Edit: On top on not getting this to work I dropped my Rub-a-dub that I built and now it has a fuzz-reverb going on and the volume pot doesn't have an effect but the reverb does. It's sounds pretty cool but I'm sure that can't be good for it. **Fixed it. The wire to the volume pot snapped when it fell.
Last edited by karmablock on Wed Jun 12, 2013 9:19 pm, edited 7 times in total.
I might be looking at it wrong (it's 3:45am... heh), but I don't see where the power supply ground connects to the board's ground.
I see the ground wire running from the DC jack to input jack. The output jack appears to be connected to ground through the enclosure. I don't see a ground connection for the board.
Connect the potentiometer ground lug to the input jack ground lug with a jumper, and see if it works.

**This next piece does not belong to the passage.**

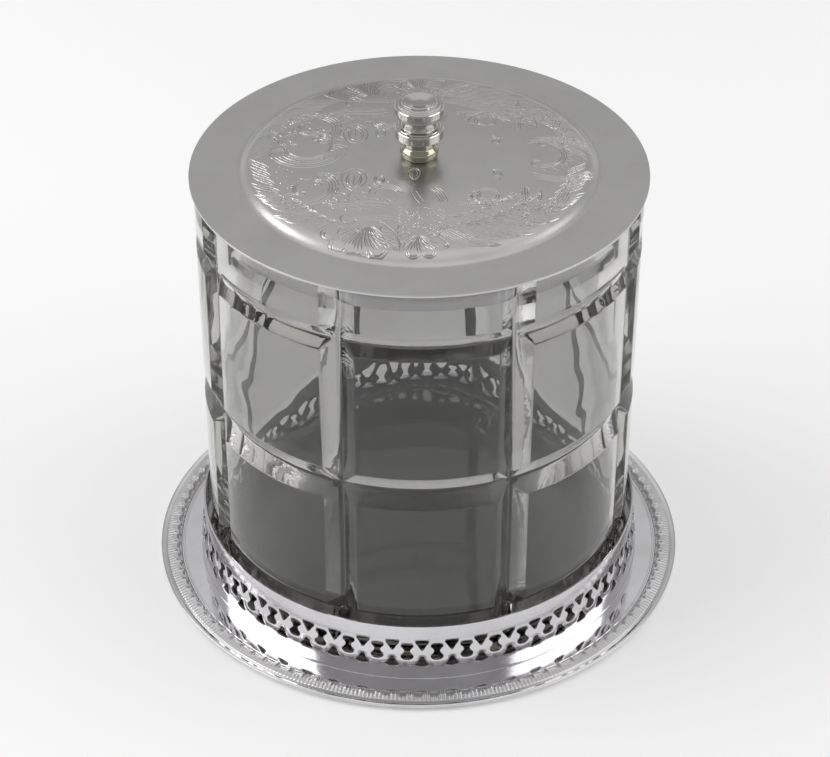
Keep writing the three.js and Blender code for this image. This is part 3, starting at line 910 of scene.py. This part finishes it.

@Mike I did what you said and that it helped somewhat and I realized I put the ground in the wrong place. The sound that comes out is clean and the volume knob is reactive but no led or fuzz.
your photo looks like it has some solder bridge. take a good look at it or just use your multimeter set to ohms with the power off to check for solder bridges.
also, can you post a picture of the other side of the board you made.
@Tweed the led is fine I checked with a battery. @eatyourguitar I think what you saw was just a long lead but wasn't actually touching anything. Here is the flipside of the board.
hmmm... honestly sounds like a power issue. Do you have a meter to check voltages? Is the power supply your using 'known good' and works on other stuff? If you don't have a meter, solder a 5k resistor to the + lead of an LED, test it with a battery, and then start at the power jack to see if it's getting + voltage. Could be a bad jack, broken wire, or fried component on the board.
In all seriousness, perhaps check the pinout on the transistor. Try switching it around. It looks like everything is wired correctly but you may have picked up an odd transistor package with reverse pinout... its the only thing I can think of that gives the results you're getting. It should at least be loud, the bass fuzz isn't super gainy in my experience but it should be loud and not "wimpy."